This research doesn’t only look at who Roma are. It goes further by looking at what is happening to Roma around Europe. It questions why Roma are facing discrimination, racism and marginalisation and by extension asks what can be done to tackle these issues? It attempts to understand the complex socio-economic, political and cultural processes which underpin the racism which Roma have endured historically and in contemporary society.
I also focus on how Romaphobia is taken as a given. For instance, the way that we talk about Roma is different from other communities who are also persecuted.
My research advances certain ideas and introduces certain concepts that I think are useful for other research, particularly around the relationship between territory, nation building, and identity.
One of the main arguments is that the policy interventions in health, education, employment and housing are doomed to fail unless policymakers get to grips with the pervasive nature of anti-Roma racism and how far-reaching, and tolerated it is.
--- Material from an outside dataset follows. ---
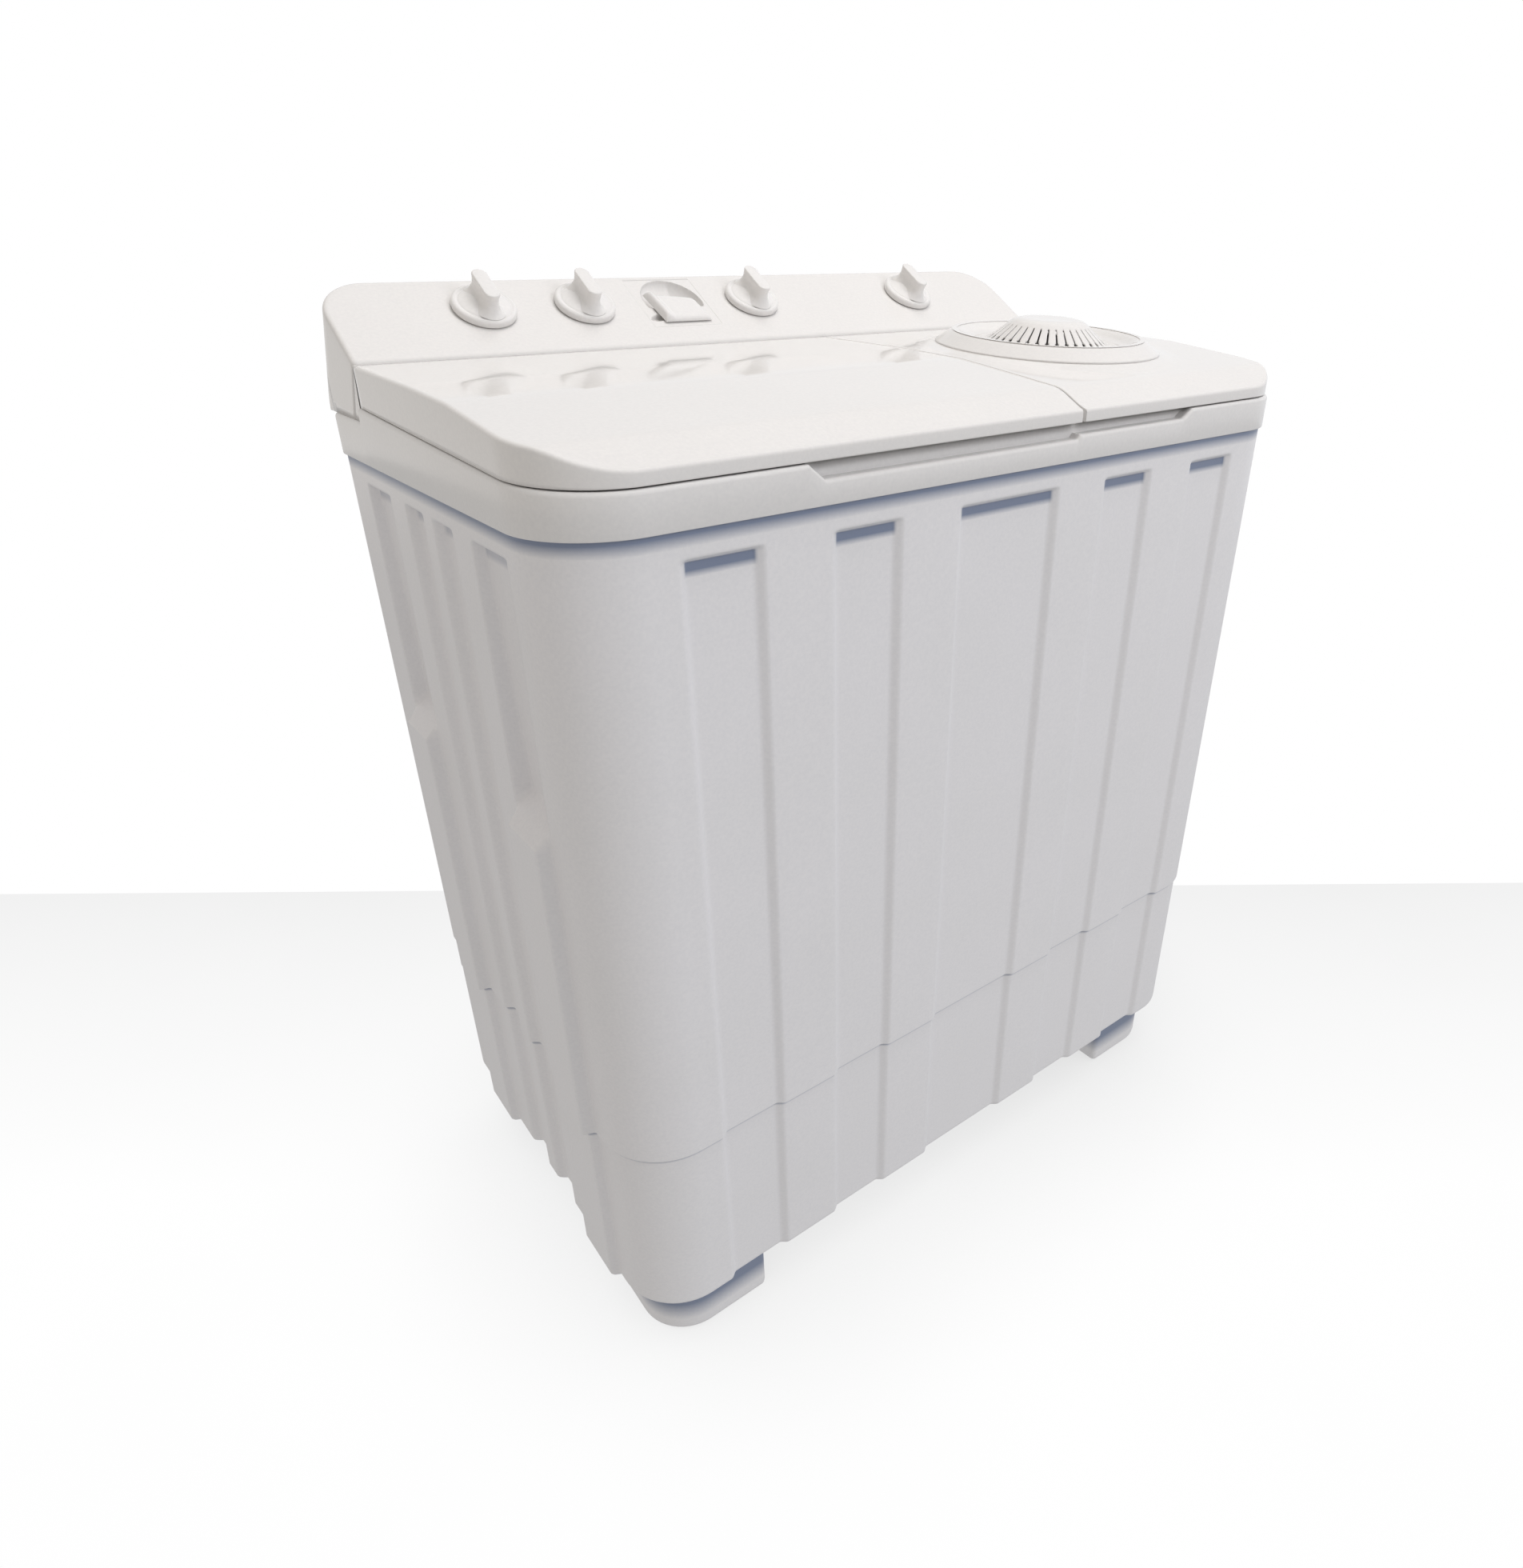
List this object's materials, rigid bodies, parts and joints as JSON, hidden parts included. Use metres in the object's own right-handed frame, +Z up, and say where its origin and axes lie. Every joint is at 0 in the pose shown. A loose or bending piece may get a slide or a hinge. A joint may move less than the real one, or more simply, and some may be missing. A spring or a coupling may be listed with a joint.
{
  "type": "twin tub washer",
  "caption": "Freestanding twin tub washer: wash tub with pulsator, spin basket, hinged lids, sloped control panel with knobs, on moulded legs.",
  "frame": {"origin": "middle of the footprint, on the floor", "axes": "+Z up, +X to the washer's right with the spin side, -Y to its front"},
  "size_m": [0.822, 0.476, 0.956],
  "materials": {
    "casing_plastic": "satin moulded polypropylene",
    "frame_plastic": "satin moulded polypropylene",
    "lid_plastic": "polished moulded plastic",
    "panel_plastic": "polished moulded plastic",
    "knob_plastic": "polished moulded plastic",
    "tub_plastic": "smooth moulded polypropylene",
    "pulsator_plastic": "smooth moulded plastic",
    "inner_plastic": "plain moulded plastic",
    "foot_rubber": "matt",
    "black_rubber": "matt",
    "bright_steel": "ground",
    "zinc_steel": "zinc plated",
    "basket_steel": "rolled and pierced stainless steel",
    "cover_steel": "painted sheet",
    "motor_steel": "painted",
    "cast_aluminium": "die cast"
  },
  "bodies": {
    "casing": {"cabinet": "casing_plastic", "base": "casing_plastic", "foot_pad_front_left": "foot_rubber", "foot_pad_front_right": "foot_rubber", "foot_pad_back_right": "foot_rubber", "foot_pad_back_left": "foot_rubber", "rear_cover": "cover_steel", "casing_screws": "zinc_steel", "cord_gland": "black_rubber", "top_frame": "frame_plastic", "control_panel": "panel_plastic", "control_box_rear": "panel_plastic", "wash_timer": "inner_plastic", "wash_selector_switch": "inner_plastic", "drain_selector_bracket": "inner_plastic", "spin_timer": "inner_plastic", "inlet_bowl": "panel_plastic", "inlet_chute": "inner_plastic", "wash_tub": "tub_plastic", "overflow_grid": "tub_plastic", "wash_gearbox": "cast_aluminium", "v_belt": "black_rubber", "wash_motor": "motor_steel", "motor_bracket": "cover_steel", "spin_case": "tub_plastic", "spin_boot": "black_rubber", "spin_motor": "motor_steel", "motor_buffers": "black_rubber", "drain_valve": "tub_plastic", "spin_drain_pipe": "tub_plastic", "drain_spout": "tub_plastic", "capacitors": "inner_plastic"},
    "wash_lid": {"wash_lid": "lid_plastic", "wash_lid_pins": "bright_steel"},
    "spin_lid": {"spin_lid": "lid_plastic", "spin_lid_pins": "bright_steel", "spin_vent_grille": "lid_plastic"},
    "wash_timer_knob": {"wash_timer_knob": "knob_plastic", "wash_timer_stem": "zinc_steel"},
    "wash_selector_knob": {"wash_selector_knob": "knob_plastic", "wash_selector_stem": "zinc_steel"},
    "drain_selector_knob": {"drain_selector_knob": "knob_plastic", "drain_selector_stem": "inner_plastic"},
    "spin_timer_knob": {"spin_timer_knob": "knob_plastic", "spin_timer_stem": "zinc_steel"},
    "water_selector": {"water_selector_lever": "knob_plastic"},
    "pulsator": {"pulsator": "pulsator_plastic", "pulsator_screw": "bright_steel", "pulsator_shaft": "bright_steel", "driven_pulley": "inner_plastic"},
    "motor_pulley": {"motor_pulley": "cast_aluminium", "wash_motor_shaft": "bright_steel"},
    "lint_filter": {"lint_filter": "tub_plastic"},
    "spin_basket": {"spin_basket": "basket_steel", "spin_press_disc": "tub_plastic", "spin_shaft": "bright_steel", "brake_drum": "cast_aluminium"},
    "brake_lever": {"brake_lever": "zinc_steel", "brake_pad": "black_rubber"},
    "drain_plunger": {"drain_plunger": "black_rubber"}
  },
  "joints": [
    {"name": "wash_lid_hinge", "type": "hinge", "parent": "casing", "child": "wash_lid", "pos_m": [0, 0.1223, 0.8819], "axis": [-1, 0, 0], "range_deg": [0, 95]},
    {"name": "spin_lid_hinge", "type": "hinge", "parent": "casing", "child": "spin_lid", "pos_m": [0, 0.1223, 0.8819], "axis": [-1, 0, 0], "range_deg": [0, 95]},
    {"name": "wash_timer_knob_turn", "type": "hinge", "parent": "casing", "child": "wash_timer_knob", "pos_m": [-0.264, 0.18147, 0.91897], "axis": [0, 0.5299, -0.848], "range_deg": [0, 300]},
    {"name": "wash_selector_knob_turn", "type": "hinge", "parent": "casing", "child": "wash_selector_knob", "pos_m": [-0.165, 0.18147, 0.91897], "axis": [0, 0.5299, -0.848], "range_deg": [-45, 45]},
    {"name": "drain_selector_knob_turn", "type": "hinge", "parent": "casing", "child": "drain_selector_knob", "pos_m": [0.027, 0.18147, 0.91897], "axis": [0, 0.5299, -0.848], "range_deg": [0, 90]},
    {"name": "spin_timer_knob_turn", "type": "hinge", "parent": "casing", "child": "spin_timer_knob", "pos_m": [0.248, 0.18147, 0.91897], "axis": [0, 0.5299, -0.848], "range_deg": [0, 270]},
    {"name": "water_selector_turn", "type": "hinge", "parent": "casing", "child": "water_selector", "pos_m": [-0.068, 0.1679, 0.9105], "axis": [0, 0.5299, -0.848], "range_deg": [0, 40]},
    {"name": "pulsator_spin", "type": "hinge", "parent": "casing", "child": "pulsator", "pos_m": [-0.156, -0.049, 0.36], "axis": [0, 0, 1], "continuous": true},
    {"name": "motor_pulley_spin", "type": "hinge", "parent": "casing", "child": "motor_pulley", "pos_m": [0.012, 0.032, 0.224], "axis": [0, 0, 1], "continuous": true},
    {"name": "lint_filter_lift", "type": "slide", "parent": "casing", "child": "lint_filter", "axis": [0, 0, 1], "range_m": [0, 0.1]},
    {"name": "basket_spin", "type": "hinge", "parent": "casing", "child": "spin_basket", "pos_m": [0.23, -0.05, 0.42], "axis": [0, 0, 1], "continuous": true},
    {"name": "brake_lever_swing", "type": "hinge", "parent": "casing", "child": "brake_lever", "pos_m": [0.158, 0.008, 0.341], "axis": [0, 0, 1], "range_deg": [0, 4.4]},
    {"name": "drain_plunger_lift", "type": "slide", "parent": "casing", "child": "drain_plunger", "axis": [0, 0, 1], "range_m": [0, 0.0181]}
  ],
  "couplings": [
    {"joint": "motor_pulley_spin", "follows": "pulsator_spin", "ratio": 4.1},
    {"joint": "brake_lever_swing", "follows": "spin_lid_hinge", "ratio": 0.04421},
    {"joint": "drain_plunger_lift", "follows": "drain_selector_knob_turn", "m_per_rad": 0.011459}
  ]
}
For example, when developing a policy on education for Roma or for Roma women, unless it has inbuilt understanding of this process of anti-Roma racism, it will not work.
It is important to understand that Roma communities have a very bad press. They are framed by the media as criminals, as deviant, as untrustworthy outsiders. A lot of that exists because many Roma communities have a distrust of mainstream society, due to historically being enslaved, and being victims of genocide, this ultimately leads Roma to pull themselves out of mainstream society, and receive this bad press.
We have a lot of work to do, and policymakers are crucial in building the bridge to foster integration and inclusion initiatives. The way to do this is through education, employment, health and housing. These are the fundamentals. But the level of poverty, which excluded Roma communities endure, also has an impact in terms of a collective psyche. Many Roma don’t want to engage with mainstream society and overall, policymakers need to help bridge that.
For this book, I conducted research in Czech Republic, Slovakia, Hungary, Macedonia, and Bulgaria. I collected the data over a number of years, based on the existing networks that I had. I interviewed politicians, religious leaders, community organisers, youth activists and artists. Usually, I would have a translator. The sample size was 25 interviews.
I also did participant observation, at Roma pride events, demonstrations and protests. I was participating actively in those, taking notes, doing recordings, taking photographs, and then analysing them later through discourse analysis and visual content analysis. I also analysed documents such as EU level documents and national strategies in terms of Roma intervention.
The research is qualitative therefore it isn’t necessarily generalisable. The only way of making the arguments that I have, was to do the research that I did. Although I do make the argument early on in the book that the issues which Roma face are all across Europe. It’s been quite a negative experience in almost every state. Therefore looking in other states in Europe might still be a way of implementing the findings.